Attend other events hosted by your school, like a student activities fair, to learn how to get involved, or a job fair if you are in need of student employment. 

Job fairs may include on-campus, off-campus, and federal work-study jobs.

During the midpoint of the term:

Reflect on how your classes are going. 

Do you need to withdraw from a class or multiple classes? Before making the decision to withdraw, speak with your professor on the likelihood of passing the course, and then speak with your academic advisor and the financial aid office regarding repercussions for withdrawing.

Plan for housing over winter break (if necessary). 

Your campus might keep some of the residence halls open over the break, but they might require you to fill out a form or application to stay there. Keep an eye out for an email from Housing.

Fill out the FAFSA starting on October 1st. 
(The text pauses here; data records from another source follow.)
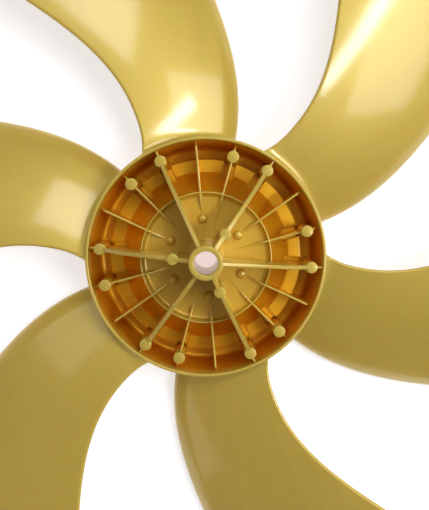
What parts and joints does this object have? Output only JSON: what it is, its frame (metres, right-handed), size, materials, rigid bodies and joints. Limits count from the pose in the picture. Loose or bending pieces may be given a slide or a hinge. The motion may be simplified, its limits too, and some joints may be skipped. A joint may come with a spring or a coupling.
{
  "type": "fan blade",
  "caption": "Axial fan blade moulded in one piece: swept blades around a deep round hub cup, with radial ribs, round posts and a bored boss for a motor shaft.",
  "frame": {"origin": "where the axis of the shaft bore meets the plane of the hub cup's rim", "axes": "+Z along the bore axis towards the motor side, which is the open side of the hub cup; the part lies with its front crown down, and +Y is up in the view of the open cup"},
  "size_m": [0.356, 0.328, 0.0405],
  "materials": {
    "gold_plastic": "metallic gold pigment in gloss moulded plastic"
  },
  "bodies": {
    "root": {"fan_blade": "gold_plastic"}
  },
  "joints": []
}
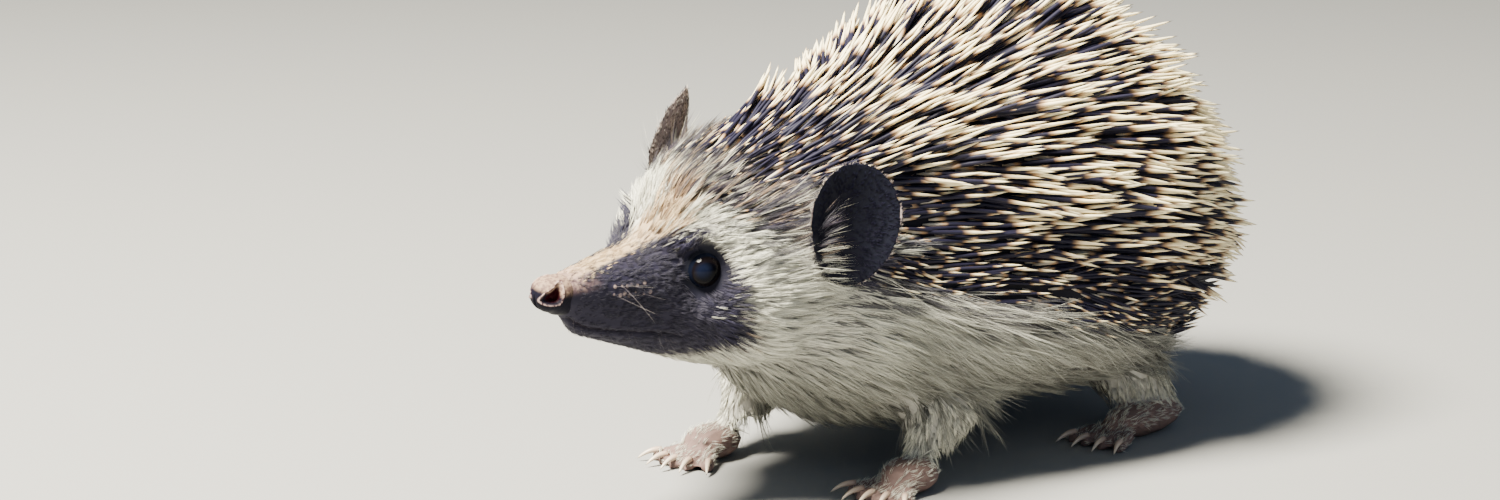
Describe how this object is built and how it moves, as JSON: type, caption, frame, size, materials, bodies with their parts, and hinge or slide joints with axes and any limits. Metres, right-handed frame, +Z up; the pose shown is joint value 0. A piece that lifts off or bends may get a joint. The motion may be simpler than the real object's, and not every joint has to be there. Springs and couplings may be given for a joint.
{
  "type": "hedgehog",
  "caption": "Life-size still model of an African pygmy hedgehog standing on all fours, with a quilled back, a pointed snout, round ears and short legs.",
  "frame": {"origin": "under the middle of the animal, on the floor it stands on", "axes": "-X towards the nose, +X towards the rump, -Y to the animal's left, +Y to its right, +Z up"},
  "size_m": [0.1552, 0.081, 0.0815],
  "materials": {
    "quills": "stiff keratin quills banded cream and dark brown",
    "pale_fur": "soft off-white underside fur",
    "face_fur": "short face fur with a dark mask and a white brow band",
    "ear_skin": "dark velvety skin with a pale fuzzy rim",
    "nose_leather": "moist dark skin",
    "eye": "glossy and almost black",
    "foot_skin": "thinly haired greyish pink skin",
    "claw": "pale translucent horn"
  },
  "bodies": {
    "root": {"head": "face_fur", "nose": "nose_leather", "eye_left": "eye", "eye_right": "eye", "ear_left": "ear_skin", "ear_right": "ear_skin", "neck": "pale_fur", "mantle": "quills", "trunk": "pale_fur", "tail": "foot_skin", "foreleg_left": "pale_fur", "foreleg_right": "pale_fur", "forefoot_left": "foot_skin", "forefoot_right": "foot_skin", "hindleg_left": "pale_fur", "hindleg_right": "pale_fur", "hindfoot_left": "foot_skin", "hindfoot_right": "foot_skin"}
  },
  "joints": []
}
The earlier you fill it out, the more aid you can get! Review this page for information on the FAFSA process for youth experiencing homelessness.

During the end of the term:

Prepare for housing for the following year. 

Can you remain on-campus? What is the application process like? If you’re planning on moving off-campus, make sure you understand your lease and have the necessary dates.

Reflect on your classes and grades. 

If you are receiving financial aid, make sure that you are meeting your school’s Satisfactory Academic Progress (SAP) and you remain eligible for financial aid. If you do not meet SAP, file an appeal and see if your situation can be an extenuating circumstance.

Plan for housing over summer break (if necessary). 

Your campus might keep some of the residence halls open over the summer that might require you to fill out a form or application. Keep an eye out for an email from Housing.

Develop a plan for the summer. 

Are you taking summer classes, working, or doing an internship? Start planning and preparing for the summer now. Often, summer residential jobs start hiring prior to the end of the semester.